Since Tucker became executive director, the nonprofit has expanded to include more than 100 new recipients. Meals for the Elderly, which is funded by grants and donors, now serves over 1,100 individuals annually. 

In November, the Texas Department of Agriculture selected Tucker to serve as the home-delivered meals representative on the Texas Food System Security and Resiliency Planning Council. 

“None of this would be possible without the hard work and dedication of the staff and volunteers here. I’m extremely fortunate to be surrounded by individuals that truly buy in to what our organization does.” 
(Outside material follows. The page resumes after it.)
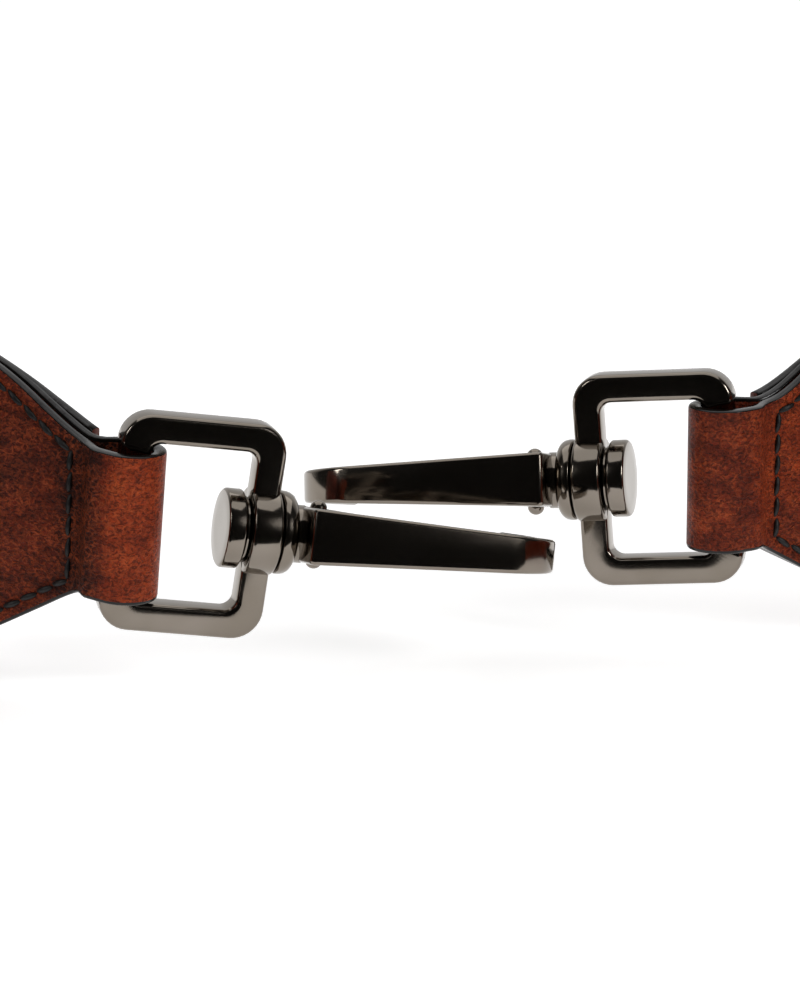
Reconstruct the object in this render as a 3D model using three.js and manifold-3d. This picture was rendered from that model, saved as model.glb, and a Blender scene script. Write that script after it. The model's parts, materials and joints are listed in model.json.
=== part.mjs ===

Tucker shared some lessons he has learned from working for nonprofits:  

Pause and reset. You have to learn where to take time appropriately, when to step away when you need it and how to prioritize. You need to find that healthy balance and know when to just take a breath. 

Communicate with those above you. I had a supervisor [at TCU’s recreation center] that had an open-door policy where I could discuss things with him very bluntly, and I could get advice from him. I don’t think I would be able to have those skills today had I not had the opportunity there at TCU. Even in classes, being able to speak and have candid conversations with your professors translates pretty well into the work environment. 

No isn’t always black and white. If you’ve got a major league batter who has a career batting average of, say, .350, there’s a good chance that’s going to be a Hall of Fame batter at the end of his career. But that still means he was hitting barely over a third of what was thrown at him. You have to take that approach. A lot of times when you’re working in the nonprofit world, you’re going to be told no more often than you’re told yes. The biggest transition I had was to not get hung up on those noes. 

Fight off imposter syndrome. I have to fight this off myself some days, because I’m considered relatively young for executive director. Keep in mind that you’re there for a reason.